== Data supplied ==

******

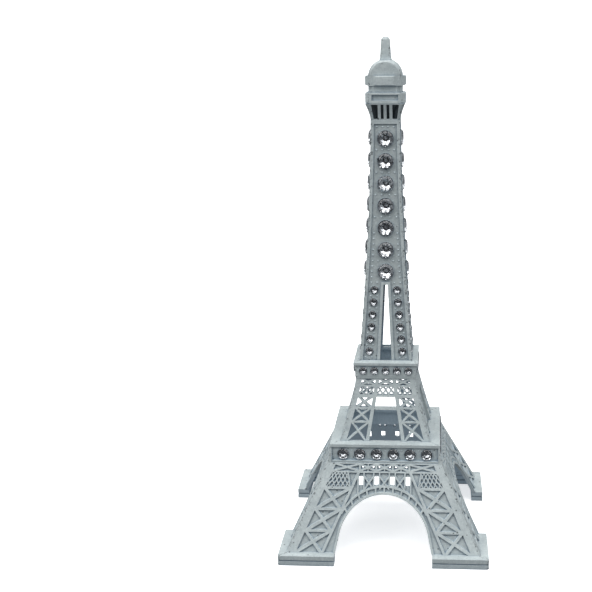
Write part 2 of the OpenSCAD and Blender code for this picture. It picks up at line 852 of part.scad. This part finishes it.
module lantern_drum()
    color([0.66, 0.7, 0.71])
        chamfered_body([[drum_half, gallery_top_z], [drum_half, collar_z]], drum_chamfer);

// Collar with a block on each face that narrows outwards and is cut back below
module lantern_collar()
    color([0.68, 0.72, 0.73])
        union() {
            chamfered_body([[drum_half, collar_z], [drum_half, dome_z]], dome_chamfer);
            for (turn = [FRONT, RIGHT, BACK, LEFT])
                on_face(turn)
                    intersection() {
                        translate([0, 0, collar_z])
                            linear_extrude(dome_z - collar_z)
                                polygon([[-block_half[0], block_root - drum_half], [-block_half[0], -drum_half],
                                         [-block_half[1], -collar_half], [block_half[1], -collar_half],
                                         [block_half[0], -drum_half], [block_half[0], block_root - drum_half]]);
                        rotate([90, 0, 90])
                            linear_extrude(2 * reach, center = true)
                                polygon([[block_root - drum_half, collar_z], [-drum_half, collar_z],
                                         [-collar_half, collar_z + block_cut],
                                         [-collar_half, dome_z - block_edge],
                                         [block_edge - collar_half, dome_z - block_gap],
                                         [block_root - drum_half, dome_z - block_gap]]);
                    }
        }

// One vault from front to back, whose two arched ends are cut back all round
module lantern_dome() {
    r = (pow(dome_half, 2) + pow(dome_rise, 2)) / (2 * dome_rise);
    color([0.7, 0.74, 0.75])
        intersection() {
            translate([0, 0, dome_z + dome_rise - r])
                rotate([90, 0, 0]) {
                    cylinder(h = 2 * (dome_half - dome_chamfer), r = r, center = true, $fn = 72);
                    for (end = [0, 180])
                        rotate([end, 0, 0])
                            translate([0, 0, dome_half - dome_chamfer])
                                cylinder(h = dome_chamfer, r1 = r, r2 = r - dome_chamfer, $fn = 72);
                }
            translate([-reach, -reach, dome_z])
                cube([2 * reach, 2 * reach, spire_z - dome_z]);
        }
}

module spire()
    color([0.68, 0.72, 0.73])
        square_body([[spire_half + spire_flare, spire_z], [spire_half, spire_z + spire_flare_h],
                     [spire_tip_half, tower_h - spire_point_h], [spire_tip_half - spire_point, tower_h]]);

// ---------- assembly ----------

foot(FRONT);  // foot_front_left
foot(RIGHT);  // foot_front_right
foot(BACK);  // foot_back_right
foot(LEFT);  // foot_back_left
base_panel(FRONT);  // base_panel_front
base_panel(RIGHT);  // base_panel_right
base_panel(BACK);  // base_panel_back
base_panel(LEFT);  // base_panel_left
first_floor(FRONT);  // first_floor_front
first_floor(RIGHT);  // first_floor_right
first_floor(BACK);  // first_floor_back
first_floor(LEFT);  // first_floor_left
middle_panel(FRONT);  // middle_panel_front
middle_panel(RIGHT);  // middle_panel_right
middle_panel(BACK);  // middle_panel_back
middle_panel(LEFT);  // middle_panel_left
second_floor(FRONT);  // second_floor_front
second_floor(RIGHT);  // second_floor_right
second_floor(BACK);  // second_floor_back
second_floor(LEFT);  // second_floor_left
column_panel(FRONT);  // column_panel_front
column_panel(RIGHT);  // column_panel_right
column_panel(BACK);  // column_panel_back
column_panel(LEFT);  // column_panel_left
gallery_core();
gallery_cage();
gallery_box();
lantern_drum();
lantern_collar();
lantern_dome();
spire();
floor1_stones(FRONT);  // floor1_stones_front
floor1_stones(RIGHT);  // floor1_stones_right
floor1_stones(BACK);  // floor1_stones_back
floor1_stones(LEFT);  // floor1_stones_left
floor2_stones(FRONT);  // floor2_stones_front
floor2_stones(RIGHT);  // floor2_stones_right
floor2_stones(BACK);  // floor2_stones_back
floor2_stones(LEFT);  // floor2_stones_left
small_stones(FRONT);  // small_stones_front
small_stones(RIGHT);  // small_stones_right
small_stones(BACK);  // small_stones_back
small_stones(LEFT);  // small_stones_left
large_stones(FRONT);  // big_stones_front
large_stones(RIGHT);  // big_stones_right
large_stones(BACK);  // big_stones_back
large_stones(LEFT);  // big_stones_left
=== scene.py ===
"""Looks of a painted die-cast souvenir tower set with cut crystal stones. Lengths are in metres."""
import math
import random

import bmesh
import bpy
import numpy as np
from mathutils import Matrix, Vector
from mathutils.bvhtree import BVHTree


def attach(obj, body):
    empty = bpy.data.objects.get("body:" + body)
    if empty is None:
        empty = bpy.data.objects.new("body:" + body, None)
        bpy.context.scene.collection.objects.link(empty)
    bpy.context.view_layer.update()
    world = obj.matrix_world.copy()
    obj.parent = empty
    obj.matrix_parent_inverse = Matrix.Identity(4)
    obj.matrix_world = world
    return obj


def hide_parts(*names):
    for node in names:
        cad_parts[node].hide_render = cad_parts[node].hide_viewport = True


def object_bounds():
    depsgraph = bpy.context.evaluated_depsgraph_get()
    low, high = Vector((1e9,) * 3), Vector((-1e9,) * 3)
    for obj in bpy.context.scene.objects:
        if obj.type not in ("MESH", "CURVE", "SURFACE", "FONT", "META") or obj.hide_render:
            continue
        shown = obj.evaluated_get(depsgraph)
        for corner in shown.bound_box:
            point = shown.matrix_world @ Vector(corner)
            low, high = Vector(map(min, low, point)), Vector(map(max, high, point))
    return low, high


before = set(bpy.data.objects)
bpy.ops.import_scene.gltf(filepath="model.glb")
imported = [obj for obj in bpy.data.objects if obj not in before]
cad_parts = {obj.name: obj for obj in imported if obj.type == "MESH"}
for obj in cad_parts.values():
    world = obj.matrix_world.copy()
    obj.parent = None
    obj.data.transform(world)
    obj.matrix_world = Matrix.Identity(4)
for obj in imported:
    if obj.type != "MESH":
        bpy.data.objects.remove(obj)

MM = 0.001
FACES = ("front", "right", "back", "left")
SIDES = (-1, 1)
cad_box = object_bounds()
rng = random.Random(12)
scene = bpy.context.scene


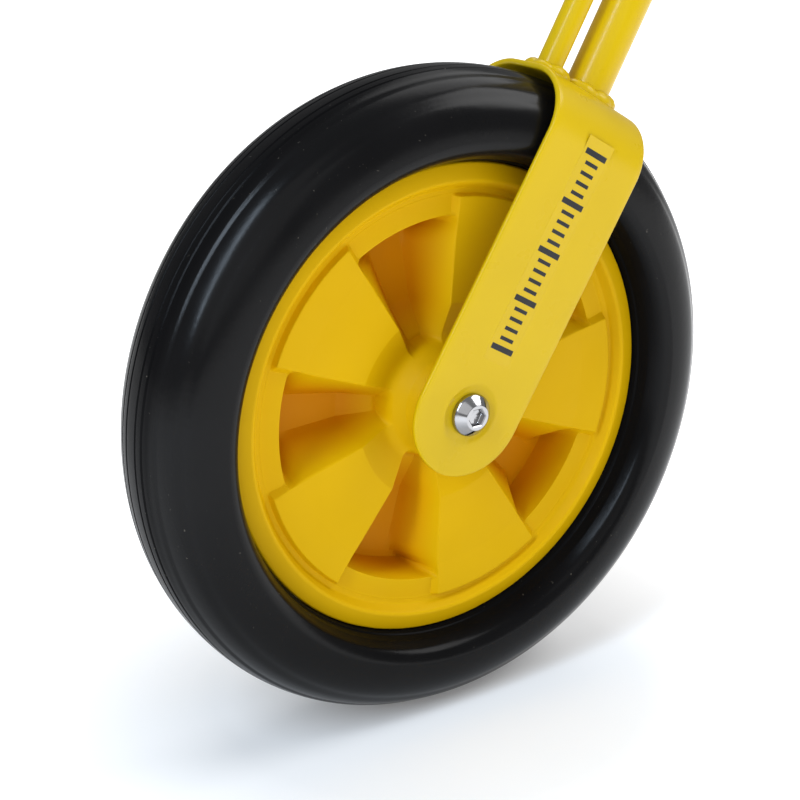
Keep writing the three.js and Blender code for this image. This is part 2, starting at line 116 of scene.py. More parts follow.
def mesh_object(name, points, faces, smooth_angle=40):
    mesh = bpy.data.meshes.new(name)
    mesh.from_pydata([tuple(p) for p in points], [], faces)
    mesh.validate()
    mesh.update()
    thing = bpy.data.objects.new(name, mesh)
    bpy.context.scene.collection.objects.link(thing)
    shade(thing, smooth_angle)
    return thing


def shade(thing, angle):
    mesh = thing.data
    mesh.polygons.foreach_set("use_smooth", [True] * len(mesh.polygons))
    mesh.set_sharp_from_angle(angle=math.radians(angle))


def grid_points(width, count):
    spots = np.linspace(-width / 2, width / 2, count)
    return [(x, y, 0) for y in spots for x in spots]


def grid_faces(rows, columns, wrap_rows=False, wrap_columns=False):
    faces = []
    for i in range(rows if wrap_rows else rows - 1):
        for j in range(columns if wrap_columns else columns - 1):
            k, m = (i + 1) % rows, (j + 1) % columns
            faces.append((i * columns + j, i * columns + m, k * columns + m, k * columns + j))
    return faces


def face_out(thing):
    shape = bmesh.new()
    shape.from_mesh(thing.data)
    bmesh.ops.remove_doubles(shape, verts=shape.verts, dist=1e-7)
    bmesh.ops.dissolve_degenerate(shape, edges=shape.edges, dist=1e-7)
    bmesh.ops.recalc_face_normals(shape, faces=shape.faces)
    shape.to_mesh(thing.data)
    shape.free()


def lofted(name, rings, smooth_angle=40, capped=True):
    """Closed rings of points joined one to the next; the ends are capped, or joined together."""
    rings = [np.asarray(ring) for ring in rings]
    size = len(rings[0])
    faces = grid_faces(len(rings), size, wrap_rows=not capped, wrap_columns=True)
    if capped:
        faces.append(tuple(range(size)))
        faces.append(tuple(range(len(rings) * size - size, len(rings) * size)))
    thing = mesh_object(name, np.concatenate(rings), faces, smooth_angle)
    face_out(thing)
    shade(thing, smooth_angle)
    return thing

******

== Task brief ==
Among the lines above, find the one with "lantern_dome();" and the one with "depsgraph = bpy.context.evaluated_depsgraph_get()". Quote both and everything between them, exactly.

== The solution ==
lantern_dome();
spire();
floor1_stones(FRONT);  // floor1_stones_front
floor1_stones(RIGHT);  // floor1_stones_right
floor1_stones(BACK);  // floor1_stones_back
floor1_stones(LEFT);  // floor1_stones_left
floor2_stones(FRONT);  // floor2_stones_front
floor2_stones(RIGHT);  // floor2_stones_right
floor2_stones(BACK);  // floor2_stones_back
floor2_stones(LEFT);  // floor2_stones_left
small_stones(FRONT);  // small_stones_front
small_stones(RIGHT);  // small_stones_right
small_stones(BACK);  // small_stones_back
small_stones(LEFT);  // small_stones_left
large_stones(FRONT);  // big_stones_front
large_stones(RIGHT);  // big_stones_right
large_stones(BACK);  // big_stones_back
large_stones(LEFT);  // big_stones_left
=== scene.py ===
"""Looks of a painted die-cast souvenir tower set with cut crystal stones. Lengths are in metres."""
import math
import random

import bmesh
import bpy
import numpy as np
from mathutils import Matrix, Vector
from mathutils.bvhtree import BVHTree


def attach(obj, body):
    empty = bpy.data.objects.get("body:" + body)
    if empty is None:
        empty = bpy.data.objects.new("body:" + body, None)
        bpy.context.scene.collection.objects.link(empty)
    bpy.context.view_layer.update()
    world = obj.matrix_world.copy()
    obj.parent = empty
    obj.matrix_parent_inverse = Matrix.Identity(4)
    obj.matrix_world = world
    return obj


def hide_parts(*names):
    for node in names:
        cad_parts[node].hide_render = cad_parts[node].hide_viewport = True


def object_bounds():
    depsgraph = bpy.context.evaluated_depsgraph_get()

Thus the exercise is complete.